· 2 min read

Schweizer Wurstsalat Brötchen

'Swiss' sausage salad with added cheese strips.

🇩🇪 Germany · Family: Fleischsalat & Wurstsalat · Region: Germany (South)


The word Schweizer on a German menu is doing a job that has nothing to do with Switzerland. A plain Wurstsalat is sausage cut into strips and dressed with vinegar, oil, and onion, a tart cold dish of southern German lunch counters. The Schweizer version adds long strips of cheese to the sausage, usually Emmentaler, and that addition is the whole point of the name and the whole reason this gets its own line. Loaded into a split roll, the Schweizer Wurstsalat Brötchen is that tangy cheese-and-sausage tangle given bread to carry it, a hand-held form of a dish that more often arrives on a plate with a fork beside it.

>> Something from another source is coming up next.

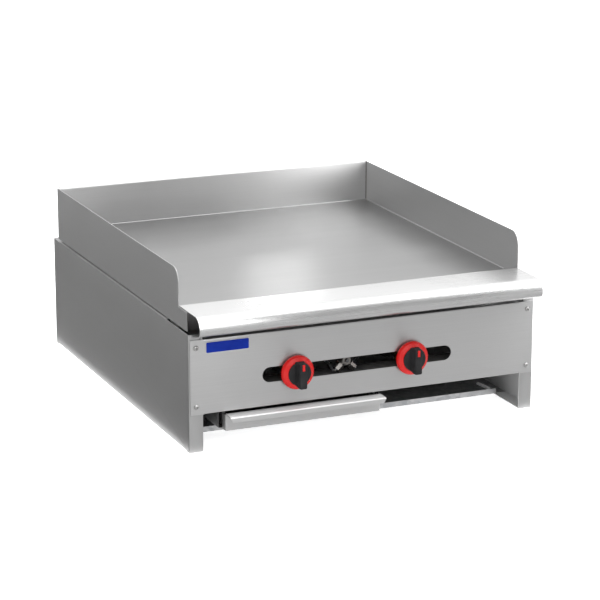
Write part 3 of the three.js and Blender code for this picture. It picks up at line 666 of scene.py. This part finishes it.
def grip_mesh():
    """Cap and finger bar about the valve axis, with ribbed flanks and a nose at the lower end."""
    root, face = -16.2, -33.0
    root_half, taper = 8.2, 2.2

    def half_width(y):
        return root_half - taper * (y - root) / (face - root)

    levels = []
    for y in (root, -20.0, -24.0, -28.0, -31.0, -32.2, -32.75, face):
        share = (y - root) / (face - root)
        half = half_width(y)
        bottom = -19.0 - 2.5 * min(1.0, share * 1.7)
        round_over = 1.4 - math.sqrt(max(0.0, 1.4 ** 2 - max(0.0, -31.6 - y) ** 2))
        levels.append(bar_ring(y, half, bottom, 20.4, 2.6, round_over))
    bar = lofted(levels)
    cap = lathe(scaled_profile(rounded_path(KNOB["cap"], 3)), 72)
    ribs = []
    for side in (-1, 1):
        for y in (-21.0, -24.2, -27.4, -30.2):
            flank = side * half_width(y)
            span = sorted((flank - side * 0.9, flank + side * 0.55))
            rib = round_block([x * MM for x in span], ((y - 0.55) * MM, (y + 0.55) * MM),
                              (-16.5 * MM, 15.0 * MM), 0.35 * MM, 2)
            ribs.append(rib)
    groove = round_block((-2.4 * MM, 2.4 * MM), (-38 * MM, -13.7 * MM), (8.3 * MM, 19.5 * MM), 0.2 * MM, 1)
    bore = lathe(scaled_profile([(0, -20.1), (4.4, -20.1), (4.4, -2), (0, -2)]), 32)
    solid = combined(combined(bar, "UNION", cap, *ribs), "DIFFERENCE", groove, bore)
    return finish_mesh("knob_grip_shape", solid, 38.0)


def skirt_mesh():
    skirt = lathe(scaled_profile(rounded_path(KNOB["skirt"], 4)), 96)
    pointer = round_block((-2.1 * MM, 2.1 * MM), (-33.4 * MM, -14 * MM), (8.6 * MM, 19.2 * MM), 0.4 * MM, 3)
    return finish_mesh("knob_skirt_shape", combined(skirt, "UNION", pointer), 38.0)


def placed_copy(mesh, name, place):
    copy = mesh.copy()
    copy.name = name
    copy.transform(Matrix.Translation(place))
    return copy


def make_knobs():
    grip, skirt = grip_mesh(), skirt_mesh()
    for side in ("left", "right"):
        low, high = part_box(f"{side}_valve_spindle")
        place = Vector(((low.x + high.x) / 2, FLANGE_Y, (low.z + high.z) / 2))
        for kind, mesh, material in (("skirt", skirt, "red"), ("grip", grip, "black")):
            node = f"{side}_knob_{kind}"
            name = f"{node}_detail"
            add_piece(name, placed_copy(mesh, name, place), BODY_OF[node], MATERIALS[material],
                      (node,))


# ------------------------------------------------------------------ screws and badge
def screw_mesh():
    """Dome-head screw with a cross recess; head towards -Y, seat at Y = 0."""
    profile = [(0.0, -2.95, 0), (2.2, -2.7, 1.4), (3.7, -1.75, 1.2), (4.4, -0.5, 0.5), (4.4, 0.0, 0.1),
               (1.9, 0.0, 0), (1.9, 7.5, 0.2), (0.0, 7.5, 0)]
    head = lathe(scaled_profile(rounded_path(profile, 3)), 40)
    arms = [round_block(x, (-4 * MM, -1.6 * MM), z, 0.12 * MM, 1) for x, z in (
        ((-1.9 * MM, 1.9 * MM), (-0.42 * MM, 0.42 * MM)), ((-0.42 * MM, 0.42 * MM), (-1.9 * MM, 1.9 * MM)))]
    return finish_mesh("screw_shape", combined(head, "DIFFERENCE", *arms), 40.0)


def make_screws():
    shape = screw_mesh()
    for number in range(1, 5):
        for place, sign in (("panel", -1), ("rear", 1)):
            node = f"{place}_screw_{number}"
            low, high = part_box(node)
            seat = low.y + 3 * MM if sign < 0 else high.y - 3 * MM
            mesh = shape.copy()
            mesh.name = f"{node}_detail"
            turn = Matrix.Rotation(math.radians(23 * number + 11 * sign), 4, "Y")
            if sign > 0:
                turn = Matrix.Rotation(math.pi, 4, "Z") @ turn
            centre = Vector(((low.x + high.x) / 2, seat, (low.z + high.z) / 2))
            mesh.transform(Matrix.Translation(centre) @ turn)
            add_piece(mesh.name, mesh, "chassis", MATERIALS["screw"], (node,))


def make_badge():
    """Blank enamel plate: a pale border frame with a slightly raised blue field."""
    low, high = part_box("blank_badge")
    corner = 3 * MM
    frame_outline = rounded_path([
        (low.x, low.z, corner), (high.x, low.z, corner), (high.x, high.z, corner), (low.x, high.z, corner)], 6)
    base = extruded(frame_outline, (low.y + 0.35 * MM, high.y), "y")
    plate = add_piece("badge_border", finish_mesh("badge_border", base), "chassis", MATERIALS["border"],
                      ("blank_badge",))
    soften(plate, 0.00025)
    rim = 0.4 * MM
    field_outline = rounded_path([
        (low.x + rim, low.z + rim, 2.5 * MM), (high.x - rim, low.z + rim, 2.5 * MM),
        (high.x - rim, high.z - rim, 2.5 * MM), (low.x + rim, high.z - rim, 2.5 * MM)], 6)
    field = extruded(field_outline, (low.y, low.y + 0.6 * MM), "y")
    enamel = add_piece("badge_enamel", finish_mesh("badge_enamel", field), "chassis", MATERIALS["blue"])
    soften(enamel, 0.0003, 3)


# ------------------------------------------------------------------ gas train
def make_supply_pipe():
    """Steel pipe with a tapered male thread at its outer end."""
    low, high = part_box("gas_supply_pipe")
    outer, inner = (high.x - low.x) / 2, 10.5 * MM
    thread, pitch, depth = 19 * MM, 1.81 * MM, 1.1 * MM
    profile = [(inner, low.y), (outer, low.y), (outer, high.y - thread)]
    turns = int(thread / pitch)
    for k in range(turns):
        y = high.y - thread + k * pitch
        taper = 0.5 * MM * k / turns
        profile += [(outer - taper - depth * 0.9, y + pitch * 0.48), (outer - taper, y + pitch * 0.95)]
    profile += [(outer - depth - 0.8 * MM, high.y), (inner, high.y)]
    centre = ((low.x + high.x) / 2, 0.0, (low.z + high.z) / 2)
    mesh = finish_mesh("gas_supply_pipe_detail", lathe(profile, 56, centre), 30.0)
    add_piece(mesh.name, mesh, "chassis", MATERIALS["pipe"], ("gas_supply_pipe",))


def make_gas_train():
    make_supply_pipe()
    for node in ("gas_manifold", "manifold_cap", "inlet_elbow"):
        dressed(node, 0.0003, crease=38.0)
    for side in ("left", "right"):
        dressed(f"{side}_burner", 0.0003, crease=38.0)
        for part in ("air_shutter", "valve_body", "orifice", "valve_collar", "valve_spindle"):
            dressed(f"{side}_{part}", 0.0003, crease=38.0)
        dressed(f"{side}_pilot_nut", 0.0004, crease=38.0)
        dressed(f"{side}_pilot_tube", 0.0, crease=60.0)
        dressed(f"{side}_pilot_burner", 0.0002, crease=38.0)
    dressed("pilot_valve", 0.0004, crease=38.0)
    dressed("pilot_adjuster", 0.0002, crease=38.0)


# ------------------------------------------------------------------ studio
def emission_material(name, radiance):
    material = bpy.data.materials.new(name)
    material.use_nodes = True
    tree = material.node_tree
    tree.nodes.clear()
    glow = tree.nodes.new("ShaderNodeEmission")
    glow.inputs["Color"].default_value = (1, 1, 1, 1)
    glow.inputs["Strength"].default_value = radiance
    output = tree.nodes.new("ShaderNodeOutputMaterial")
    tree.links.new(glow.outputs["Emission"], output.inputs["Surface"])
    return material


def plane(name, corners, material):
    mesh = bpy.data.meshes.new(name)
    mesh.from_pydata(corners, [], [(0, 1, 2, 3)])
    mesh.materials.append(material)
    card = bpy.data.objects.new(name, mesh)
    scene.collection.objects.link(card)
    return card


def reflector(name, corners, radiance):
    """Studio card that only shows in reflections."""
    card = plane(name, corners, emission_material(name, radiance))
    card.visible_camera = False
    card.visible_diffuse = False
    card.visible_shadow = False
    card.visible_transmission = False
    card.visible_volume_scatter = False
    return card


def area_light(name, place, aim, size, power):
    data = bpy.data.lights.new(name, "AREA")
    data.shape = "RECTANGLE"
    data.size, data.size_y = size
    data.energy = power
    light = bpy.data.objects.new(name, data)
    light.location = place
    light.rotation_euler = (Vector(aim) - Vector(place)).to_track_quat("-Z", "Y").to_euler()
    scene.collection.objects.link(light)


def make_floor():
    material = bpy.data.materials.new("pale_floor")
    material.use_nodes = True
    shader = material.node_tree.nodes["Principled BSDF"]
    shader.inputs["Base Color"].default_value = (0.93, 0.93, 0.93, 1)
    shader.inputs["Roughness"].default_value = 0.9
    shader.inputs["Specular IOR Level"].default_value = 0.1
    shader.inputs["Emission Color"].default_value = (1, 1, 1, 1)
    shader.inputs["Emission Strength"].default_value = 0.7
    reach = 14.0
    plane("floor", [(-reach, -reach, 0), (reach, -reach, 0), (reach, reach, 0), (-reach, reach, 0)], material)


def make_world():
    """White surroundings that are dimmer in mirror reflections than in soft light."""
    world = bpy.data.worlds.new("studio_world")
    scene.world = world
    world.use_nodes = True
    tree = world.node_tree
    tree.nodes.clear()
    backgrounds = []
    for strength in (1.0, 0.48):
        background = tree.nodes.new("ShaderNodeBackground")
        background.inputs["Color"].default_value = (1, 1, 1, 1)
        background.inputs["Strength"].default_value = strength
        backgrounds.append(background.outputs["Background"])
    path = tree.nodes.new("ShaderNodeLightPath")
    choose = tree.nodes.new("ShaderNodeMixShader")
    output = tree.nodes.new("ShaderNodeOutputWorld")
    tree.links.new(path.outputs["Is Glossy Ray"], choose.inputs["Fac"])
    tree.links.new(backgrounds[0], choose.inputs[1])
    tree.links.new(backgrounds[1], choose.inputs[2])
    tree.links.new(choose.outputs["Shader"], output.inputs["Surface"])


def make_studio():
    make_world()
    make_floor()
    area_light("top_softbox", (0.2, -0.3, 2.6), (0, 0, 0.1), (3.0, 2.6), 60)
    area_light("front_softbox", (-0.6, -2.6, 1.9), (0, 0, 0.15), (2.6, 1.6), 28)
    front, left = CAD_BOX[0].y, CAD_BOX[0].x
    z = 0.4 * MM
    far = front - 5.0
    reflector("front_floor_card", [(-1.2, far, z), (2.5, far, z), (2.5, FLANGE_Y - 0.01, z),
                                   (-1.2, FLANGE_Y - 0.01, z)], 0.70)
    reflector("left_floor_card", [(left - 2.5, FLANGE_Y, z), (left - 0.004, FLANGE_Y, z),
                                  (left - 0.004, 2.5, z), (left - 2.5, 2.5, z)], 0.17)
    reflector("back_strip_card", [(0.325, 1.0, 0.05), (0.46, 0.95, 0.05), (0.46, 0.95, 0.48),
                                  (0.325, 1.0, 0.48)], 8.0)
    reflector("front_strip_card", [(0.60, -0.75, 0.25), (0.76, -0.72, 0.25), (0.76, -0.72, 1.2),
                                   (0.60, -0.75, 1.2)], 8.5)
    reflector("side_strip_card", [(-0.22, -0.75, 0.3), (-0.04, -0.75, 0.3), (-0.04, -0.75, 1.1),
                                  (-0.22, -0.75, 1.1)], 4.0)
    reflector("low_back_card", [(-2.5, 2.6, 0.3), (3.5, 2.6, 0.3), (3.5, 2.6, 1.05), (-2.5, 2.6, 1.05)], 0.65)
    reflector("high_back_card", [(-2.5, 2.6, 1.05), (3.5, 2.6, 1.05), (3.5, 1.2, 3.2), (-2.5, 1.2, 3.2)], 1.5)
    reflector("high_right_card", [(1.2, -1.2, 2.7), (3.2, -1.2, 2.7), (3.2, 1.2, 2.7), (1.2, 1.2, 2.7)], 2.2)
    scene.view_settings.view_transform = "Standard"
    scene.view_settings.look = "None"
    scene.view_settings.exposure = 0.0
    scene.view_settings.gamma = 1.0


make_camera()
make_casing()
make_cooking_top()
make_welds()
make_drawer()
make_knobs()
make_screws()
make_badge()
make_gas_train()
make_studio()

The build is salad first, roll second. The sausage is a mild scalded type, Lyoner or a regional Stadtwurst, cut into thin batons; the cheese is cut the same way so the two read as one texture rather than two foods sitting next to each other. The dressing is the argument: a sharp vinaigrette of white wine or cider vinegar, oil, salt, and a generous amount of finely sliced onion, sometimes a little mustard whisked in for body. It needs to sit long enough for the sausage and cheese to take on the tang but not so long that the bread it goes into has no chance. The roll is a sturdy Semmel or Brötchen, crust firm, because this is a wet filling and a soft roll has no defense against it. A good one is bright and sharp, the onion present but not raw-hot, the cheese supple, the sausage holding its bite, the roll soaking up just enough dressing at the cut face to taste of it without going to mush. A poor one is underdressed and bland, or drowned so the bread dissolves and the whole thing slides apart in the hand.

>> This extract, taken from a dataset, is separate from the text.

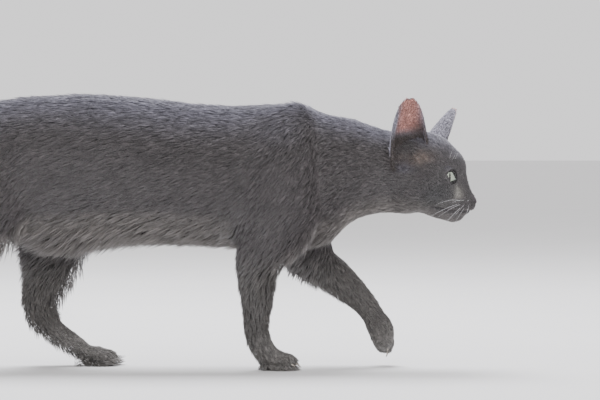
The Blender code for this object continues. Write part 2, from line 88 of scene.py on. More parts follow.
class Side(Enum):
    """The cat's own sides, with the sign of Y there."""

    RIGHT = -1
    LEFT = 1

    @property
    def word(self) -> str:
        """The side's name as the solids spell it."""
        return self.name.lower()


# ---------------------------------------------------------------- small tools


def smoothstep(low: float, high: float, value: np.ndarray) -> np.ndarray:
    """A soft step from 0 at low to 1 at high.

    Args:
        low: Where the step starts.
        high: Where it ends. It may lie below low, which turns the step round.
        value: What is tested.

    Returns:
        The step's height at each value.
    """
    t = np.clip((value - low) / (high - low), 0.0, 1.0)
    return t * t * (3.0 - 2.0 * t)


def unit(vectors: np.ndarray) -> np.ndarray:
    """Vectors of length one."""
    return vectors / np.maximum(np.linalg.norm(vectors, axis=-1, keepdims=True), 1e-12)


def dot(a: np.ndarray, b: np.ndarray) -> np.ndarray:
    """Row by row dot products, kept as a column."""
    return np.sum(a * b, axis=-1, keepdims=True)


def baked(obj: bpy.types.Object) -> bpy.types.Object:
    """Replaces the object's mesh by what its modifiers make of it.

    Args:
        obj: A mesh object with live modifiers.

    Returns:
        The same object without them.
    """
    bpy.context.view_layer.update()
    graph = bpy.context.evaluated_depsgraph_get()
    mesh = bpy.data.meshes.new_from_object(obj.evaluated_get(graph))
    obj.modifiers.clear()
    obj.data = mesh
    return obj


def linked(name: str, data: bpy.types.ID) -> bpy.types.Object:
    """A new object of the data, in the scene."""
    obj = bpy.data.objects.new(name, data)
    bpy.context.scene.collection.objects.link(obj)
    return obj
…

The variations sit along a small axis of how much is going on. The base Wurstsalat with no cheese is the leaner, sharper cousin and a different sandwich in spirit. A Schweizer Wurstsalat with extra onion and a fan of Essiggurken tucked in pushes harder on the sour-crunch side. Some counters fold in radish or strips of pickled gherkin for more bite, others add a soft-boiled egg and tilt it toward a full cold supper. The full plated Wurstsalat, the proper tart sausage salad with bread on the side and a beer beside that, is a fixture of the southern German Vesper table and deserves its own article rather than being crowded in here.